Aníbal De la Torre Cruz ha pintado rosas y camelias, crisantemos y claveles… En su caso, en el principio no fueron las flores, pero sí experimentó su irrupción y las recibió como un llamado, como una dádiva. Las flores de Aníbal son una evolución, un resultado, una consecuencia… Y sobre todo, una coherencia. En un primer momento —recordemos que el artista celebra sus 20 años de carrera— Aníbal partió de varios elementos arquitectónicos de su ciudad, Holguín; luego el rostro humano ocupó el lienzo, como puerta a la interrogación y puente entre quien nos observa desde la obra y quienes, desde este lado del umbral, intentamos comprenderl(n)os. Después enrumbó su mirada hacia la abstracción, desprendiéndose de lo “circunstancial circundante” para internarse en lo “circunstancial metafísico”, en la esencia de ciertas formas y conceptos que han hecho de su obra un tránsito consciente y coherente que permite que, en la naturalidad lógica de su evolución, gane autonomía y refuerce las búsquedas que lo identifican en sus diálogos entre la religión yoruba y el arte, la vida y los caminos de la fe.
Ahora la obra de Aníbal se abre a una cartografía vegetal de rasgos expresionistas, riquísima y florida, en la que la espátula, con trazos rápidos y seguros, bosqueja formas en el óleo, elabora texturas, creciendo en los caminos a los que la propia vida (y las circunstancias) ha conducido su creación. Él ha hecho suyas las formas de la flor. De sus flores. Pero, cuidado: no son flores cualquieras. Como apunté, las de Aníbal De la Torre son sinónimos de su coherencia artística. Están agrupadas en círculos, como en ramos ofrecidos y dispuestos a una mirada cenital. O exhibidas en vasijas que realzan, domésticamente, su belleza, como flores trocadas, desde el artificio, por la mano humana.
No son flores que crecen en el prado o acaso lo hicieron antes de esta composición artificial que las muestra, en diferentes formatos, en conjunto o como elemento único. Sus flores son espacios habitados por la memoria. Tienen una carga mnemónica, pues poseen un pasado y nos ofrecen un presente. Como si la floración fuese el resumen (y el resultado) de sus búsquedas y su evolución, sin apartarse de su línea discursiva; al contrario, Aníbal nos entrega unas flores marcadas por el paso del tiempo: descoloridas, mustias, grisáceas, pero no del todo marchitas, en las que habita —como en un regalo que se ofrece al prójimo— la esperanza y la vida. Es como si la realidad fuera cada día más abstracta, más incierta e indefinible (sin que signifique más pesimista). A pesar de esto, en su taller el pintor crea y entrega flores, esquirlas de belleza como jirones de vida.

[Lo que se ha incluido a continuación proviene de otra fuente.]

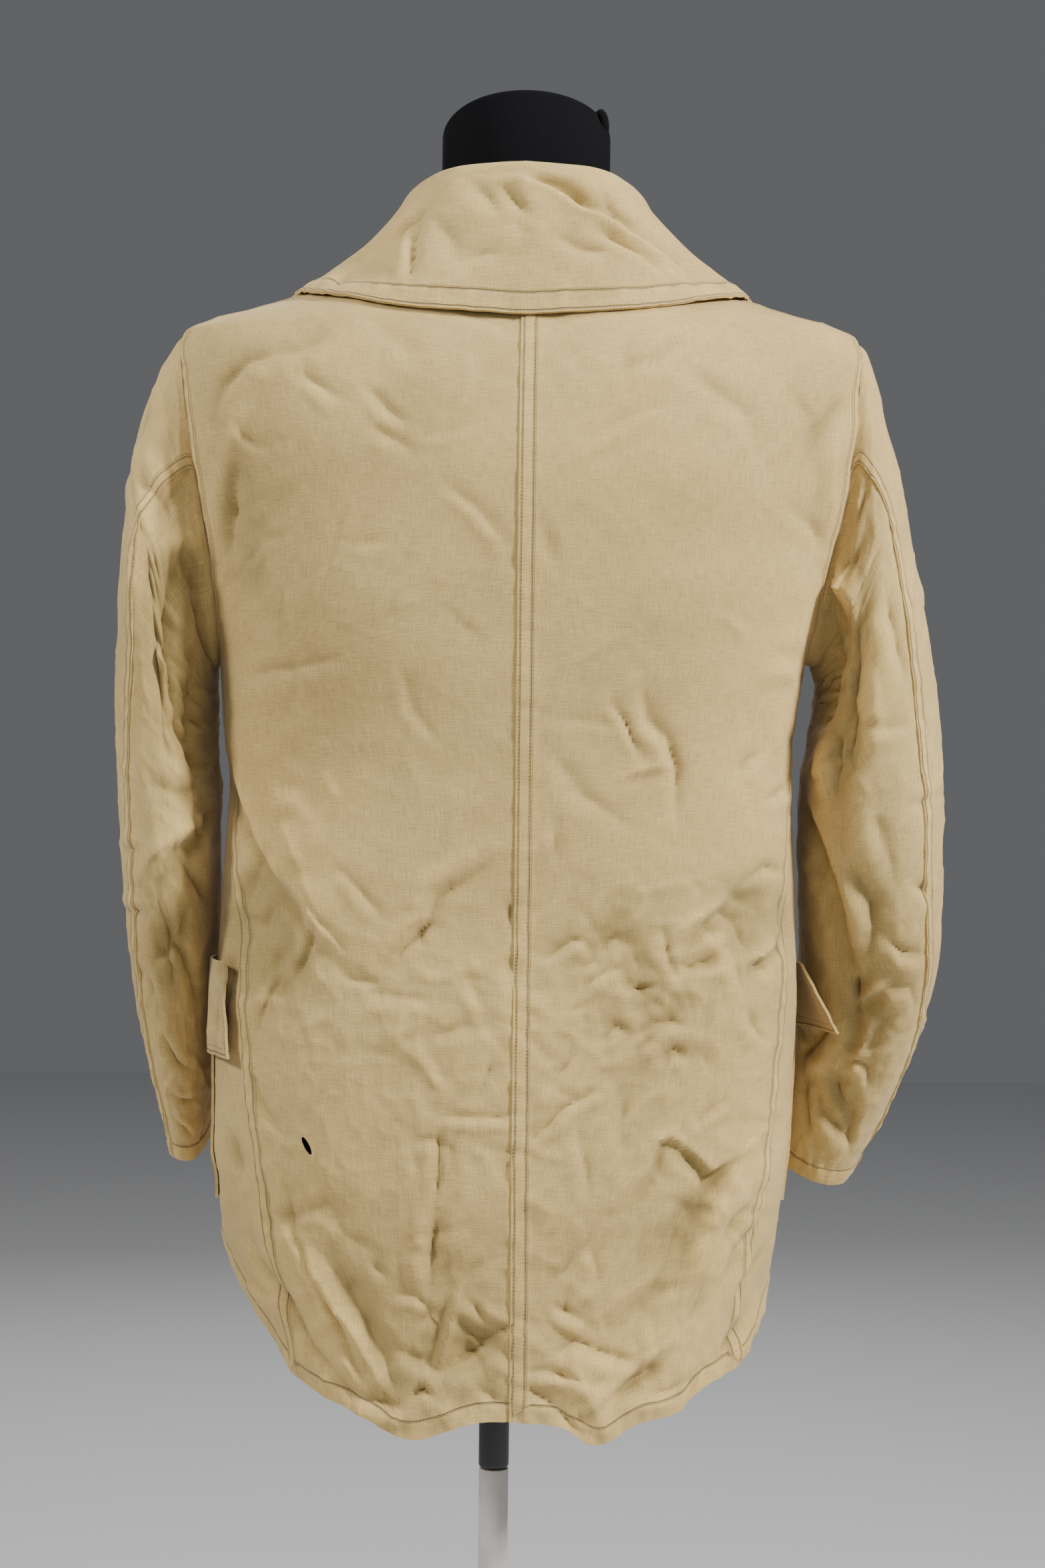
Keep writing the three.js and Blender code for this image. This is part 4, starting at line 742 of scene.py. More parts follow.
def plain_sleeve(turn, at, side):
    """The sleeve's surface without creases. It starts as the armhole and opens to its own sections."""
    out_x, out_z, in_x, in_z, mid_y, half_depth, pitch = [f(at) for f in sleeve_tables[side]]
    c = power(np.cos(np.radians(turn)), 2 / SLEEVE_SQUARE)
    s = power(np.sin(np.radians(turn)), 2 / SLEEVE_SQUARE)
    lean = np.radians(pitch)
    depth = half_depth * s
    x = mix(in_x, out_x, (1 + c) / 2)
    z = mix(in_z, out_z, (1 + c) / 2) - depth * np.sin(lean)
    ring = np.stack([side * x, mid_y + depth * np.cos(lean), z], -1)
    share = 1 - smooth(0, 3, at)
    hole_turn, hole_z = armhole_point(turn, side)
    hole = plain_body(hole_turn, hole_z)
    low = smooth(95, 165, np.abs((turn + 540) % 360 - 180))
    hole[..., 0] += side * mix(1.6, 2.35, low)
    return mix(ring, hole, share[..., None])


def sleeve_point(turn, at, side):
    """The sleeve's surface with its folds and creases."""
    surface = lambda t, a: plain_sleeve(t, a, side)
    normal = normal_of(surface, turn, at, 2, 0.05) * side
    wrapped = np.where(turn > 180, turn - 360, turn)
    a = at * MM_PER_SECTION
    c = wrapped * MM_PER_DEGREE
    lift = crease_height(SLEEVE_CREASES[side], a, c)
    lift = lift + 0.7 * crinkle(a, c, 14, 41 + side)
    lift = lift + 1.2 * crinkle(a * 0.7 + c * 0.7, c * 0.7 - a * 0.7, 30, 43 + side)
    lift = lift * smooth(0.3, 2.0, at) * (1 - 0.8 * smooth(12.2, 13, at))
    return surface(turn, at) + normal * lift[..., None], normal, lift


# The collar at each turn: x, y and z of its roll line, turn and height of its edge on the body, and how far
# its fall bulges on the left and on the right.
COLLAR = np.array([
    (0, 0, 89, 1431, 0, 1320, 3, 3),
    (30, 45, 77, 1430, 16, 1325, 0, 1),
    (60, 73, 44, 1426, 42, 1338, -8, -3),
    (90, 91, 2, 1408, 82, 1348, -1, 0),
    (116, 90, -38, 1389, 126, 1340, 2, 2),
    (140, 76, -70, 1366, 145, 1322, 2, 2),
])
COLLAR_END = 140
COLLAR_NECK_TURN = 156
COLLAR_KNOTS = np.array([0, 0.15, 0.3, 0.38, 0.46, 0.72, 1])
collar_table = [curve(COLLAR, k) for k in range(1, 8)]


def collar_line(turn):
    """The seven points of the collar's profile at each turn."""
    side = np.where(turn < 0, -1.0, 1.0)
    t = np.abs(turn)
    roll_out, roll_y, roll_z, edge_turn, edge_z, left, right = [f(t) for f in collar_table]
    neck_turn = t / COLLAR_END * COLLAR_NECK_TURN
    foot = plain_body(side * neck_turn, neck_z(neck_turn))
    foot[..., 2] += 2.4 + smooth(70, 130, t)
    roll = np.stack([side * roll_out, roll_y, roll_z], -1)
    edge = plain_body(side * edge_turn, edge_z)
    edge = edge + 3.4 * normal_of(plain_body, side * edge_turn, edge_z, 0.5, 0.5)
    out = edge - foot
    out[..., 2] = 0
    out = out / length(out)
    down = np.array([0, 0, 7.0])
    inside = roll - 4.2 * out - down
    outside = roll + 5.2 * out - down
    bulge = np.where(side > 0, left, right)[..., None]
    fall = (outside + edge) / 2 + out * bulge + bulge * np.array([0, 0, 1.0])
    return [foot, (foot + inside) / 2, inside, roll, outside, fall, edge]


def collar_point(turn, step):
    """A centripetal curve through the profile's points, as the solid has it."""
    points = collar_line(turn)
    first = points[0] * 2 - points[1]
    last = points[-1] * 2 - points[-2]
    points = np.stack([first] + points + [last])
    k = np.clip(np.searchsorted(COLLAR_KNOTS, step, side="right") - 1, 0, 5)
    span = COLLAR_KNOTS[k + 1] - COLLAR_KNOTS[k]
    t = np.clip((step - COLLAR_KNOTS[k]) / span, 0, 1)[..., None]
    pick = lambda n: np.take_along_axis(points, (k + n)[None, ..., None], axis=0)[0]
    p0, p1, p2, p3 = pick(0), pick(1), pick(2), pick(3)
    d1 = length(p1 - p0) ** 0.5
    d2 = length(p2 - p1) ** 0.5
    d3 = length(p3 - p2) ** 0.5
    m1 = ((p1 - p0) / d1 - (p2 - p0) / (d1 + d2) + (p2 - p1) / d2) * d2
    m2 = ((p2 - p1) / d2 - (p3 - p1) / (d2 + d3) + (p3 - p2) / d3) * d2
    c2 = -3 * p1 + 3 * p2 - 2 * m1 - m2
    c3 = 2 * p1 - 2 * p2 + m1 + m2
    return p1 + m1 * t + c2 * t * t + c3 * t * t * t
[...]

Sus piezas —como observó Annia Leyva— “relatan las vicisitudes en la búsqueda de la eudaimonía, concepto arraigado en la antigua filosofía griega que se traduce como vivir bien o prosperar”. Así Aníbal ha trazado un recorrido, donde la autorreflexión, para desarrollar valores y virtudes que se cristalizan en el alcance de una meta. Esta muestra de Aníbal es sincera y coherente consigo, con su trabajo y con su tiempo bajo el sol. Él ha ido consolidando su mirada —fraguándola, mirándose a sí y encontrándose en las posibilidades de esta mixtura— luego de las indagaciones que han reforzado su estilo: la simbiosis fe/arte, principalmente en la cosmovisión yoruba; los colores y tonalidades, que en esta muestra se vuelven más básicos, más terrosos, a partir de blancos, negros, grises, ocres, sienas, rosas, verdes; la contraposición clave de concepto y color; les dan cuerpo y voz a la proyección sobre la que sostiene su mirada, a los estados (físicos, mentales y artísticos) en los que la eudaimonía florece. Aníbal de la Torre ha llegado aquí luego de un sugerente periplo de dos décadas poblado de sacrificios, entrega, dedicación y oficio; así lo muestra su pintura. Ahora las flores crecen en su pecho abierto.
*Palabras del catálogo de la exposición En busca de la eudaimonía, de Aníbal De la Torre Cruz, inaugurada el 16 de agosto en el Palacio Lombillo, extensión del Museo de Arte Colonial, La Habana.